From: John Clark (jonkc@worldnet.att.net)
Date: Mon Dec 13 1999 - 23:24:10 MST
Dan Fabulich <daniel.fabulich@yale.edu> Wrote:
>Here, I want to quote a few passages from Waiting for Zed,
>because it's good stuff, and deserves a second look:
Thanks
>>Alf:It could just be
>>a mechanical gadget that goes though all
>>the proper motions but with no more
>>awareness than a cuckoo clock.
>Does this remind anyone ELSE of the zombie? It does me.
Me too obviously
>>Bob: We just have to assume that
>>when something--like other people, act
>>intelligently--they are conscious.
>Golly, we have to ASSUME it?
Yes, I agree with Bob about that.
>It doesn't seem as impossible as you made it out to be.
I am absolutely certain that intelligence without consciousness is
impossible, by that I mean there is no doubt in my mind. The
answer to the related question, am I also correct, will always
remain unknown.
>For all you want to poke fun at me for using the zombie example,
There is nothing wrong with the zombie example and I certainly had no
intention of making fun of you, I think your posts are quite interesting
and intelligent, I just think they're wrong.
>HERE YOU ARE USING IT.
No, one of my characters is, I am not Bob, Alf, or Zed.

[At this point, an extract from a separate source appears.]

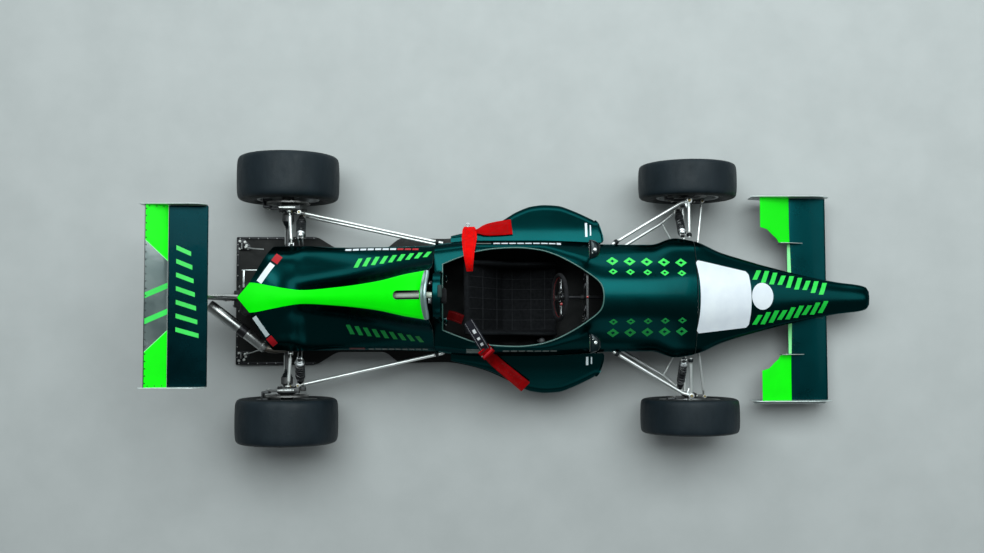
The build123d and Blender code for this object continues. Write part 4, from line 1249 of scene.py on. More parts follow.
def tyre(name, body_name, node_name, spec, side):
    x, y, r, w, s = spec
    a, b = y - w / 2, y + w / 2
    half = [(RIM_R + 0.5, a + 13.5), (RIM_R + 12, a + 12.6), (RIM_R + 18, a + 7), (RIM_R + 44, a + 1.2), (r - s * 1.7, a + 0.2), (r - s * 0.95, a + 3.0),
            (r - s * 0.34, a + s * 0.42), (r - 2.6, a + s * 1.15), (r - 0.6, a + w * 0.32), (r - 0.2, y)]
    pts = half + [(q, 2 * y - v) for q, v in half[:-1][::-1]]
    P, _ = rounded(pts, 0.46, 4, 1)
    # a fine moulding rib on each sidewall and a shallow wear step beside the shoulder
    P = P.copy()
    for k in range(len(P)):
        q, v = P[k]
        edge = min(v - a, b - v)
        if edge < 9 and RIM_R + 20 < q < r - 30:
            lift = 0.9 * max(0.0, math.cos((q - (RIM_R + 34)) / 3.2)) if abs(q - (RIM_R + 34)) < 5 else 0
            P[k, 1] += -lift if v < y else lift
    p = Piece(name)
    prof = [tuple(q) for q in P]
    mats = []
    loop = prof + [prof[0]]
    for k in range(len(loop) - 1):
        rm = (loop[k][0] + loop[k + 1][0]) / 2
        ym = (loop[k][1] + loop[k + 1][1]) / 2
        mats.append("tread" if rm > r - s * 0.75 and abs(ym - y) < w / 2 - s * 0.25 else "rubber")
    p.rev(loop, (x, 0, r), (0, 1, 0), mats, 144)
    for sgn in (1, -1):      # rim protector ribs, raised rings as on a moulded sidewall
        v = y + sgn * (w / 2 - 1.6)
        for rq, rad in ((RIM_R + 30, 1.7), (RIM_R + 52, 1.1), (r - s * 1.9, 1.2)):
            vv = y + sgn * (np.interp(rq, [RIM_R + 18, RIM_R + 44, r - s * 1.7], [w / 2 - 7.4, w / 2 - 1.5, w / 2 - 0.6]) - 0.2)
            ring_pts = [(x + rq * math.cos(t), vv, r + rq * math.sin(t)) for t in np.linspace(0, 2 * math.pi, 96, endpoint=False)]
            p.tube(ring_pts, rad, "rubber", 6, closed=True)
    if side < 0:
        V = np.concatenate(p.V) * np.array([1, -1, 1.0])
        p.V, p.F = [V], [tuple(reversed(f)) for f in p.F]
    p.done(body_name, node_name, "tyre_rubber", sharp=50)


def wheel(name, body_name, node_name, spec, side, rear):
    x, y, r, w, s = spec
    a, b = y - w / 2 + 12, y + w / 2 - 12
    web = y + w / 2 - 62
    p = Piece(name)
    c = (x, 0, r)
    out = [(RIM_R - 0.5, a + 2), (RIM_R + 11, a - 0.4), (RIM_R + 12, a - 2.2), (RIM_R + 10, a - 4), (RIM_R - 2, a - 4), (RIM_R - 7, a + 2), (RIM_R - 8.5, a + 18), (RIM_R - 14, a + 40),
           (RIM_R - 15, web - 20), (RIM_R - 11, web + 14), (RIM_R - 8, b - 12), (RIM_R - 6, b - 2), (RIM_R - 2, b + 4), (RIM_R + 10, b + 4), (RIM_R + 12, b + 2.2), (RIM_R + 11, b + 0.4), (RIM_R - 0.5, b - 2),
           (RIM_R - 2, b - 22), (RIM_R - 7, web + 10), (RIM_R - 9.5, web - 16), (RIM_R - 9.5, a + 40), (RIM_R - 3, a + 20), (RIM_R - 0.5, a + 2)]
    p.rev(out, c, (0, 1, 0), "rim_alloy", 96)
    dish = smooth([30, 50, 70, 104, 138, 156], [web + 9, web + 7.5, web + 4, web + 3.5, web + 8.5, web + 15])
    holed_ring(p, (x, 0, r), 44.0, RIM_R - 11.0, 8, 104.0, 25.0, "rim_alloy", 11.0, lambda q: float(dish(q)), math.radians(22.5), 32)
    # turned collar at each window
    for k in range(8):
        t = math.radians(22.5 + 45 * k)
        q = (x + 104 * math.cos(t), float(dish(104)) + 0.3, r + 104 * math.sin(t))
        ring_pts = [(q[0] + 26.2 * math.cos(u), q[1], q[2] + 26.2 * math.sin(u)) for u in np.linspace(0, 2 * math.pi, 28, endpoint=False)]
        p.tube(ring_pts, 1.6, "rim_alloy", 6, closed=True)
    # hub flange, centre cap, studs and nuts
    p.rev([(0, web - 12), (52, web - 12), (52, web + 5), (48, web + 9), (30, web + 10.5), (27, web + 13), (25, web + 13), (24, web + 12), (0, web + 12)], c, (0, 1, 0), "cast_alloy", 48)
    p.rev([(0, web + 12), (22, web + 12), (22, web + 13), (20, web + 13.8), (0, web + 13.9)], c, (0, 1, 0), "anodised_black", 36)
    for k in range(4):
        t = math.radians(90 * k)
        q = (x + 59 * math.cos(t), web + 5.6, r + 59 * math.sin(t))
        p.rev([(0, 0), (12, 0), (12, 1.6), (9.5, 2.2), (0, 2.2)], q, (0, 1, 0), "zinc", 20)
        p.rev([(0, 2.2), (9.4, 2.2), (9.4, 11), (8, 13), (5, 13), (5, 15), (4, 15.8), (0, 15.8)], q, (0, 1, 0), "zinc", 6)
    for k in range(8):       # small bolts that hold the rim halves
        t = math.radians(45 * k)
        p.bolt((x + 140 * math.cos(t), float(dish(140)) - 0.2, r + 140 * math.sin(t)), (0, 1, 0), "zinc", 4.0, 3.4)
        t = math.radians(45 * k + 22.5)
        p.bolt((x + 143 * math.cos(t), float(dish(143)) - 0.2, r + 143 * math.sin(t)), (0, 1, 0), "zinc", 4.0, 3.4)
    # valve
    t = math.radians(64)
    p.rev([(0, 0), (4, 0), (4, 4), (2.6, 6), (2.6, 20), (3.4, 21), (3.4, 27), (0, 28)], (x + 152 * math.cos(t), b - 26, r + 152 * math.sin(t)), (0.0, 1, 0), "black_plastic", 14)
    # hub barrel behind the web
    if rear:
        p.rev([(0, 541), (37, 541), (38, 545), (38, 556), (34, 566), (33, web - 12), (0, web - 12)], c, (0, 1, 0), "iron_dark", 40)
    else:
        p.rev([(15.4, 584), (35, 584), (36, 588), (36, 600), (31, 610), (30, web - 12), (0, web - 12), (0, 656), (15.4, 656)], c, (0, 1, 0), "iron_dark", 40)
    if side < 0:
        V = np.concatenate(p.V) * np.array([1, -1, 1.0])
        p.V, p.F = [V], [tuple(reversed(f)) for f in p.F]
    p.done(body_name, node_name, "rim_alloy")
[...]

> Don't tell me that we have to assume it. We don't. I reject it, and I'm
> arguing that you should, too.
I don't anyone could function if they did that, I know you reject it when you
argue philosophy on the Extropian List but I'm skeptical that you do it in
any other part of your life, when you hit your finger with a hammer for
example. You may find reasons much later why the pain was unreal,
but I'll bet dollars to donuts that's not what you felt at the time.
By the way, in light of your views you used a very odd word that I
don't understand at all, the word was "should".
>I've just given a name to something which YOU think is conceptually
>coherent, and THAT'S my challenge to YOU.
No, I don't think it's conceptually coherent, I'm certain it's not, I just can't prove it
>YOU could be under the mistaken "impression" that you have qualia as well.
Like all really important things "qualia" has no definition worth a damn,
all I have are examples of it, or rather one example. Thus I certainly
mean something when I say, I experience "qualia", I just have no way
of knowing if it has any relationship to your understanding of the word.
>Why should this process give rise to experience?
I can't tell you why intelligence generates consciousness, Einstein couldn't
tell you why mass warps space-time, he just showed that it did.